Cet homme, Sébastien-Younès, est en Syrie depuis 2014 et connaît depuis plusieurs années Yassin Salhi : "La première chose que Salhi a faite après avoir commis ses actes criminels terroristes a été d'envoyer ces clichés à cet individu avec qui il était visiblement régulièrement en relation", a dit le procureur, qui a toutefois jugé "prématuré" de désigner ce jihadiste comme un "donneur d'ordre". Dans ses messages échangés avec des proches vendredi soir, Sébastien-Younès "y indiquait être, je cite, 'une des causes pour lesquelles [Yassin Salhi] a fait ça", a rapporté le procureur.
L'attaque en Isère est bien terroriste
L'attaque de l'usine de Saint-Quentin-Fallavier est bien de nature terroriste et "correspond très exactement aux mots d'ordre de Daech", autre nom de l'organisation Etat islamique, estime François Molins. La tentative de faire exploser une usine chimique "ressemble à une opération martyr", dit encore le procureur, ajoutant que ce caractère terroriste est ainsi établi, en dépit des affirmations de Yassin Salhi. "Selon lui, les mobiles de son acte seraient purement personnels et son acte ne serait pas terroriste. En fait, l'un n'exclut pas l'autre", indique le procureur.
La mise en scène de la décapitation et l'envoi de photos pour une éventuelle revendication correspondent également aux actions de l'EI, estime le procureur. Yassin Salhi est soupçonné d'avoir accroché la tête de sa victime au grillage de l'usine, entourée de drapeaux reproduisant la profession de foi musulmane. Il aurait "acheté [ces drapeaux] la veille" de l'attentat, précise François Molins.

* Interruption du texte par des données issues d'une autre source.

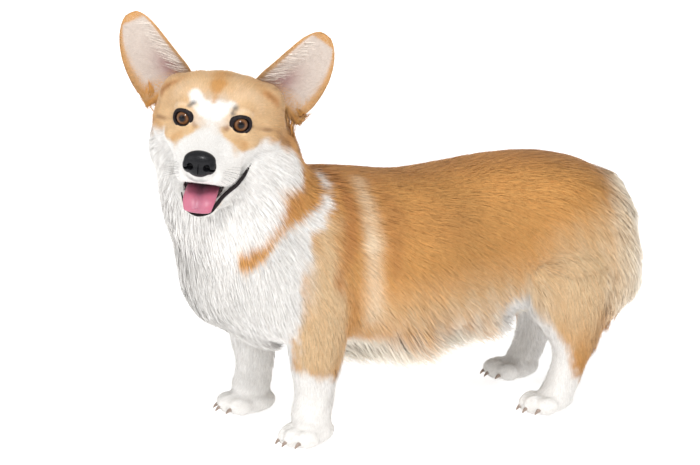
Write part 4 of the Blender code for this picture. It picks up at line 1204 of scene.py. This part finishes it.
# What carries no hair, in the head's frame: the nose and the mouth, by centre and radii in mm
BARE_SPOTS = (
    ((0, -58.0, -25.5), (16.5, 11.5, 12.0)),
    ((0, -24, -57), (17.0, 34, 11.5)),
)
# In mm too: the lids' half width and half height, the lip's radius, and how near an ear's sheet is its own;
# and in metres how high the pads reach
BARE_LIDS = (10.0, 8.2)
BARE_LIP = 2.2
BARE_EAR = 6
BARE_PADS = 0.0022


def bare(points):
    """Which points carry none of the body's hair: the nose, mouth, lids, lip, pads and ears."""
    head = in_head(points)
    none = points[:, 2] < BARE_PADS
    for centre, radii in BARE_SPOTS:
        none |= np.linalg.norm((head - centre) / radii, axis=1) < 1
    for side in (1, -1):
        place = np.array(eye_place(side).inverted())
        local = (points @ place[:3, :3].T + place[:3, 3]) * 1000
        flat = np.linalg.norm(local[:, (0, 2)] / BARE_LIDS, axis=1)
        none |= (flat < 1) & (local[:, 1] > -22) & (local[:, 1] < 0)
        height, edge, sheet, _ = on_ear(head, side)
        none |= (height > 0) & (height < 1.2) & (np.abs(edge) < 1.3) & (np.abs(sheet) < BARE_EAR)
    none |= chain_distance(head, [(x, y, z, BARE_LIP) for x, y, z in LOWER_LIP]) < 0
    return none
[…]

Faisant preuve d'une "mémoire sélective", Yassin Salhi a assuré aux enquêteurs n'avoir aucun souvenir de la mise en scène macabre, ni de l'envoi de la photo, selon le procureur. Et d'ajouter : "Tout son comportement démontre que dès la veille au soir il avait conçu son projet criminel terroriste."
Son parcours
"Il était connu des services de police pour sa radicalisation et sa fréquentation du milieu islamiste radical" depuis 2003, indique le procureur. La sœur de Yassin Salhi a expliqué aux enquêteurs qu'il était parti un an, en 2009, en Syrie, avec sa femme et ses enfants. Proche des milieux salafistes, il a fait l'objet d'une fiche S (de surveillance) entre 2006 et 2008. Les enquêteurs estiment qu'il est alors "proche de la mouvance Forsane Alizza en 2011".
Les entraîneurs de la salle de free fight, un sport de combat violent, que Yassin Salhi a fréquentée après 2009, à Pontarlier (Doubs) ont aussi évoqué "une personnalité parfois sujette à de violentes montées de colère", selon François Molins. "Un de ses entraîneurs a également fait état d'une école coranique que Yassin Salhi lui aurait dit avoir intégré lors de son séjour en Syrie", ajoute le procureur. Enfin, des échanges avec sa femme, via une messagerie instantanée, montrent "qu'il se plaint du manque d'implication religieux" de celle-ci.